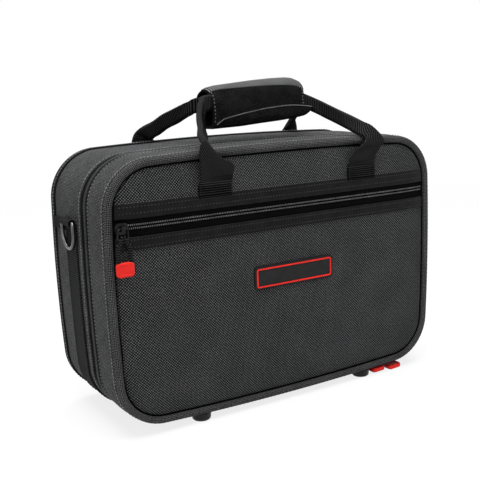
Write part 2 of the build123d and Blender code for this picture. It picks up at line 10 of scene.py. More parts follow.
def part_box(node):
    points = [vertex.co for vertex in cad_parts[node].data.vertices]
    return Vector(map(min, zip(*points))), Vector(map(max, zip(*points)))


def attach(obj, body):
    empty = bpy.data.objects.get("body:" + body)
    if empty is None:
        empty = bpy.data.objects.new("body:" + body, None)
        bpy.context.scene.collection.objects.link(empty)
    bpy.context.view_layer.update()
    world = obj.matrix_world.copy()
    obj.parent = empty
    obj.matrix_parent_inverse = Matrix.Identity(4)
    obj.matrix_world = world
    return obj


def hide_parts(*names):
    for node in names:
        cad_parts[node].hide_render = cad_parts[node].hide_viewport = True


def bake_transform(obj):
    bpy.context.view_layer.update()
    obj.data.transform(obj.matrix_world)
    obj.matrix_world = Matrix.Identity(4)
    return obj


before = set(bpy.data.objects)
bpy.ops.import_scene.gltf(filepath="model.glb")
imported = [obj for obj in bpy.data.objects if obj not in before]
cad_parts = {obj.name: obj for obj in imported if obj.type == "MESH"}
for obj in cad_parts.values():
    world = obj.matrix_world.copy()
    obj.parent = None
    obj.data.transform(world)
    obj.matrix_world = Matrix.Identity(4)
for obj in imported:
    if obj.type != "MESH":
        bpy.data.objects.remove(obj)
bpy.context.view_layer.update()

» Exercise brief
Return the whole listing exactly, with every line included.

» Answer to this problem
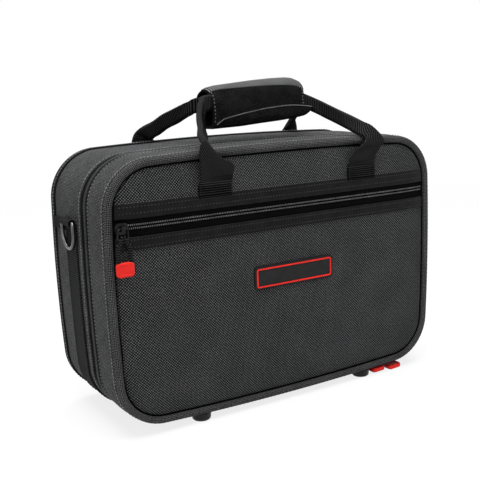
Write part 2 of the build123d and Blender code for this picture. It picks up at line 10 of scene.py. More parts follow.
def part_box(node):
    points = [vertex.co for vertex in cad_parts[node].data.vertices]
    return Vector(map(min, zip(*points))), Vector(map(max, zip(*points)))


def attach(obj, body):
    empty = bpy.data.objects.get("body:" + body)
    if empty is None:
        empty = bpy.data.objects.new("body:" + body, None)
        bpy.context.scene.collection.objects.link(empty)
    bpy.context.view_layer.update()
    world = obj.matrix_world.copy()
    obj.parent = empty
    obj.matrix_parent_inverse = Matrix.Identity(4)
    obj.matrix_world = world
    return obj


def hide_parts(*names):
    for node in names:
        cad_parts[node].hide_render = cad_parts[node].hide_viewport = True


def bake_transform(obj):
    bpy.context.view_layer.update()
    obj.data.transform(obj.matrix_world)
    obj.matrix_world = Matrix.Identity(4)
    return obj


before = set(bpy.data.objects)
bpy.ops.import_scene.gltf(filepath="model.glb")
imported = [obj for obj in bpy.data.objects if obj not in before]
cad_parts = {obj.name: obj for obj in imported if obj.type == "MESH"}
for obj in cad_parts.values():
    world = obj.matrix_world.copy()
    obj.parent = None
    obj.data.transform(world)
    obj.matrix_world = Matrix.Identity(4)
for obj in imported:
    if obj.type != "MESH":
        bpy.data.objects.remove(obj)
bpy.context.view_layer.update()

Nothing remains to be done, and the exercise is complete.